Abstract: Human attention is our scarcest resource. What we pay attention to determines the information we process, and the influence we exert over outcomes. Together, attention and influence form two sides of power: information and control. Two ubiquitous systems for regulating power–democratic and corporate governance–center on balancing two levers: money and voting. Both are tools of attention and influence, enabling principals to express preferences and align their agents in different ways. Yet, in the digital networked age–where attention spans geographic boundaries and goods are rarely “public” or “private”–these systems increasingly collide into a crisis of capture and overreach. This paper introduces PCARE (Plural Community Asset Resource Exchange), a novel model for community currencies that seeks to provision partial and plural goods by explicitly pricing attention and the cost of influence (or the price of entry and cost of exit).

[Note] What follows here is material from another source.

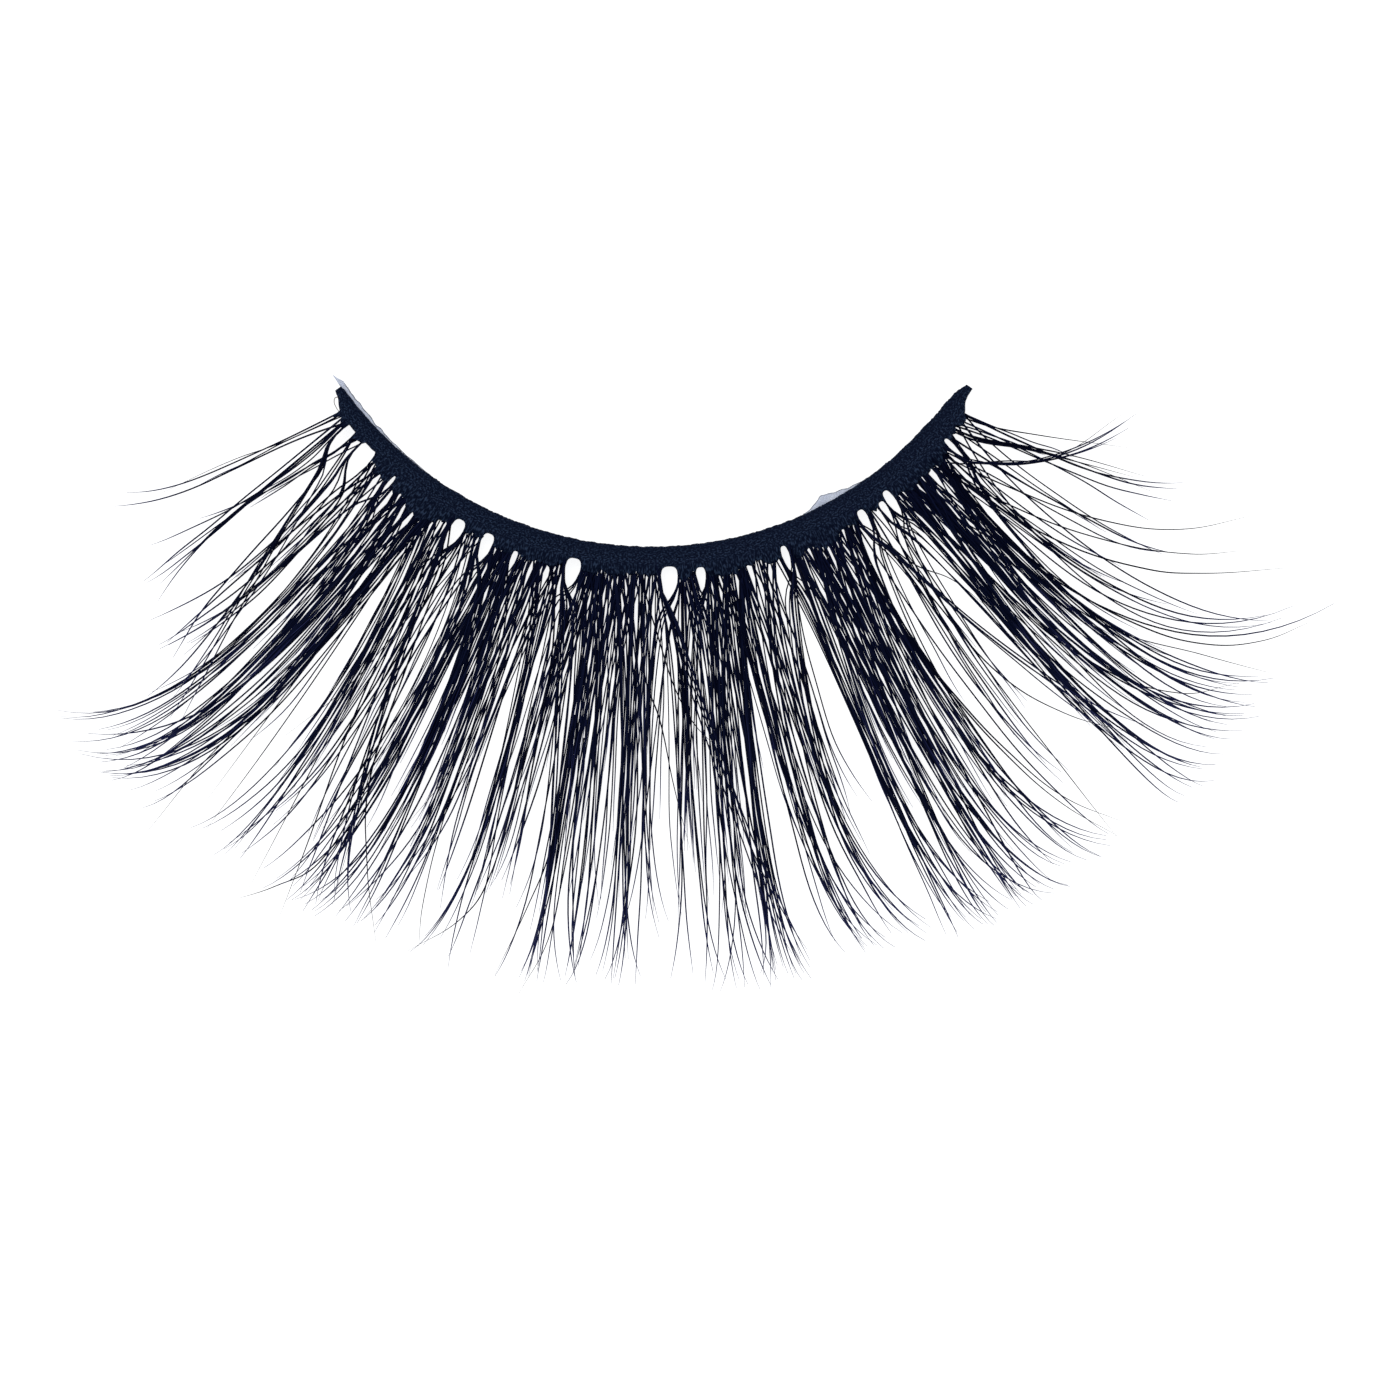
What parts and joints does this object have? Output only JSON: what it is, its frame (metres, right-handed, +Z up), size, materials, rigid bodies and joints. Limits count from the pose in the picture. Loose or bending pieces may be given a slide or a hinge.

Specifically, PCARE is a dual-currency model that separates non-transferable, irrevocable stake for influence from transferable currency for resource exchange and attention–resolving money and voting to the same unit of account, yet introducing a trade-off. Being composable into broader networked currencies, PCARE offers a substrate for decentralized coordination that can scale into complex cooperation, overcoming the limits of economic growth through social innovation. Applied to artificial intelligence, community currencies offer a way to embed social context into neural networks, enabling more context-aware communication that harnesses the promise of AI agents while empowering participants to navigate their perils.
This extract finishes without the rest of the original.